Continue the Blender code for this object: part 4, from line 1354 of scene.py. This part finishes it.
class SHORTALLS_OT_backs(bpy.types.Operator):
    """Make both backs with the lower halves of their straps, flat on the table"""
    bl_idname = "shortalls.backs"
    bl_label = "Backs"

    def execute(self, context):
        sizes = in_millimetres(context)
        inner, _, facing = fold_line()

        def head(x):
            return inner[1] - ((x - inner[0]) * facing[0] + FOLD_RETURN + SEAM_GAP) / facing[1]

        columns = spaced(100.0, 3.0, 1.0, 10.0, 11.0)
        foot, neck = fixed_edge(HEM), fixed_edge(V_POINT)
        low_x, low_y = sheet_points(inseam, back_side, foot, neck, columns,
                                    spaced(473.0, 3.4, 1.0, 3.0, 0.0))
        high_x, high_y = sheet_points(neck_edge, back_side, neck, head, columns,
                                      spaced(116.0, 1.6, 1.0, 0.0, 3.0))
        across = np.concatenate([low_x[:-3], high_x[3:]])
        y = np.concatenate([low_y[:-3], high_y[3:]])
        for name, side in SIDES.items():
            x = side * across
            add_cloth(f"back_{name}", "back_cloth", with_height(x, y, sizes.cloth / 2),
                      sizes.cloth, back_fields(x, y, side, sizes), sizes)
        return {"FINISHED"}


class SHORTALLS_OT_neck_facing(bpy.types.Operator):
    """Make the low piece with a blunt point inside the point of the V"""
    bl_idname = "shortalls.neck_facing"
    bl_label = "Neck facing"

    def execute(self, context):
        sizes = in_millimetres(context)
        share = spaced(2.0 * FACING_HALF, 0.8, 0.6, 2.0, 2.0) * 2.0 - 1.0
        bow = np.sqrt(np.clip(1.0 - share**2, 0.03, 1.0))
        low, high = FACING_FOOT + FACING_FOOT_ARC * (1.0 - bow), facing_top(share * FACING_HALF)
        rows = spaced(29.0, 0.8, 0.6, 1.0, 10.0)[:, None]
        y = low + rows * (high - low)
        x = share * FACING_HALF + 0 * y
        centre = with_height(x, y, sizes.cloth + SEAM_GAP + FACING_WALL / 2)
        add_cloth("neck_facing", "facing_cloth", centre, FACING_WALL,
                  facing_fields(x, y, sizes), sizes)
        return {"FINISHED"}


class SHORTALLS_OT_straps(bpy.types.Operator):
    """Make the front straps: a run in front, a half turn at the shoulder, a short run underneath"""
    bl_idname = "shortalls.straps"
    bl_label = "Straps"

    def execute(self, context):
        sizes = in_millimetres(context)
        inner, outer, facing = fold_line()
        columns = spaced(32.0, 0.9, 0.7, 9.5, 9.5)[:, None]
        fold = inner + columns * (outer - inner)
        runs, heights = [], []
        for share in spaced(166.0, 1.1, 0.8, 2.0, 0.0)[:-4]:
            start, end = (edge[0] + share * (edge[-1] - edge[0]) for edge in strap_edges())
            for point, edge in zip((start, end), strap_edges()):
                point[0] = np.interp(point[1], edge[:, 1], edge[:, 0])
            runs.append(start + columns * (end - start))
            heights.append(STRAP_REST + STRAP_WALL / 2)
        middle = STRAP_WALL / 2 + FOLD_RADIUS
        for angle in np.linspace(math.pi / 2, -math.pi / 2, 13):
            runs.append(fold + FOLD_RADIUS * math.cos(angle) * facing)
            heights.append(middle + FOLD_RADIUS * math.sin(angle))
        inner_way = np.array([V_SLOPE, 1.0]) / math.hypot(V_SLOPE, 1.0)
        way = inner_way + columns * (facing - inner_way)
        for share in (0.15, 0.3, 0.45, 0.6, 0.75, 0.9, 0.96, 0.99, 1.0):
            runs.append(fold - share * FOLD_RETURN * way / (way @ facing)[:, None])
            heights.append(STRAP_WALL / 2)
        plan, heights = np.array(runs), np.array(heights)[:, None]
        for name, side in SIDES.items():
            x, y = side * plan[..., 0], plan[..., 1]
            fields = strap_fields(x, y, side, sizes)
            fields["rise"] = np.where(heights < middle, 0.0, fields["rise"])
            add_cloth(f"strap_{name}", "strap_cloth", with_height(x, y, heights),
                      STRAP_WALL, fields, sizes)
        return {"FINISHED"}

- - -

Each line must be given again exactly as written above.

## Exercise solution
Continue the Blender code for this object: part 4, from line 1354 of scene.py. This part finishes it.
class SHORTALLS_OT_backs(bpy.types.Operator):
    """Make both backs with the lower halves of their straps, flat on the table"""
    bl_idname = "shortalls.backs"
    bl_label = "Backs"

    def execute(self, context):
        sizes = in_millimetres(context)
        inner, _, facing = fold_line()

        def head(x):
            return inner[1] - ((x - inner[0]) * facing[0] + FOLD_RETURN + SEAM_GAP) / facing[1]

        columns = spaced(100.0, 3.0, 1.0, 10.0, 11.0)
        foot, neck = fixed_edge(HEM), fixed_edge(V_POINT)
        low_x, low_y = sheet_points(inseam, back_side, foot, neck, columns,
                                    spaced(473.0, 3.4, 1.0, 3.0, 0.0))
        high_x, high_y = sheet_points(neck_edge, back_side, neck, head, columns,
                                      spaced(116.0, 1.6, 1.0, 0.0, 3.0))
        across = np.concatenate([low_x[:-3], high_x[3:]])
        y = np.concatenate([low_y[:-3], high_y[3:]])
        for name, side in SIDES.items():
            x = side * across
            add_cloth(f"back_{name}", "back_cloth", with_height(x, y, sizes.cloth / 2),
                      sizes.cloth, back_fields(x, y, side, sizes), sizes)
        return {"FINISHED"}


class SHORTALLS_OT_neck_facing(bpy.types.Operator):
    """Make the low piece with a blunt point inside the point of the V"""
    bl_idname = "shortalls.neck_facing"
    bl_label = "Neck facing"

    def execute(self, context):
        sizes = in_millimetres(context)
        share = spaced(2.0 * FACING_HALF, 0.8, 0.6, 2.0, 2.0) * 2.0 - 1.0
        bow = np.sqrt(np.clip(1.0 - share**2, 0.03, 1.0))
        low, high = FACING_FOOT + FACING_FOOT_ARC * (1.0 - bow), facing_top(share * FACING_HALF)
        rows = spaced(29.0, 0.8, 0.6, 1.0, 10.0)[:, None]
        y = low + rows * (high - low)
        x = share * FACING_HALF + 0 * y
        centre = with_height(x, y, sizes.cloth + SEAM_GAP + FACING_WALL / 2)
        add_cloth("neck_facing", "facing_cloth", centre, FACING_WALL,
                  facing_fields(x, y, sizes), sizes)
        return {"FINISHED"}


class SHORTALLS_OT_straps(bpy.types.Operator):
    """Make the front straps: a run in front, a half turn at the shoulder, a short run underneath"""
    bl_idname = "shortalls.straps"
    bl_label = "Straps"

    def execute(self, context):
        sizes = in_millimetres(context)
        inner, outer, facing = fold_line()
        columns = spaced(32.0, 0.9, 0.7, 9.5, 9.5)[:, None]
        fold = inner + columns * (outer - inner)
        runs, heights = [], []
        for share in spaced(166.0, 1.1, 0.8, 2.0, 0.0)[:-4]:
            start, end = (edge[0] + share * (edge[-1] - edge[0]) for edge in strap_edges())
            for point, edge in zip((start, end), strap_edges()):
                point[0] = np.interp(point[1], edge[:, 1], edge[:, 0])
            runs.append(start + columns * (end - start))
            heights.append(STRAP_REST + STRAP_WALL / 2)
        middle = STRAP_WALL / 2 + FOLD_RADIUS
        for angle in np.linspace(math.pi / 2, -math.pi / 2, 13):
            runs.append(fold + FOLD_RADIUS * math.cos(angle) * facing)
            heights.append(middle + FOLD_RADIUS * math.sin(angle))
        inner_way = np.array([V_SLOPE, 1.0]) / math.hypot(V_SLOPE, 1.0)
        way = inner_way + columns * (facing - inner_way)
        for share in (0.15, 0.3, 0.45, 0.6, 0.75, 0.9, 0.96, 0.99, 1.0):
            runs.append(fold - share * FOLD_RETURN * way / (way @ facing)[:, None])
            heights.append(STRAP_WALL / 2)
        plan, heights = np.array(runs), np.array(heights)[:, None]
        for name, side in SIDES.items():
            x, y = side * plan[..., 0], plan[..., 1]
            fields = strap_fields(x, y, side, sizes)
            fields["rise"] = np.where(heights < middle, 0.0, fields["rise"])
            add_cloth(f"strap_{name}", "strap_cloth", with_height(x, y, heights),
                      STRAP_WALL, fields, sizes)
        return {"FINISHED"}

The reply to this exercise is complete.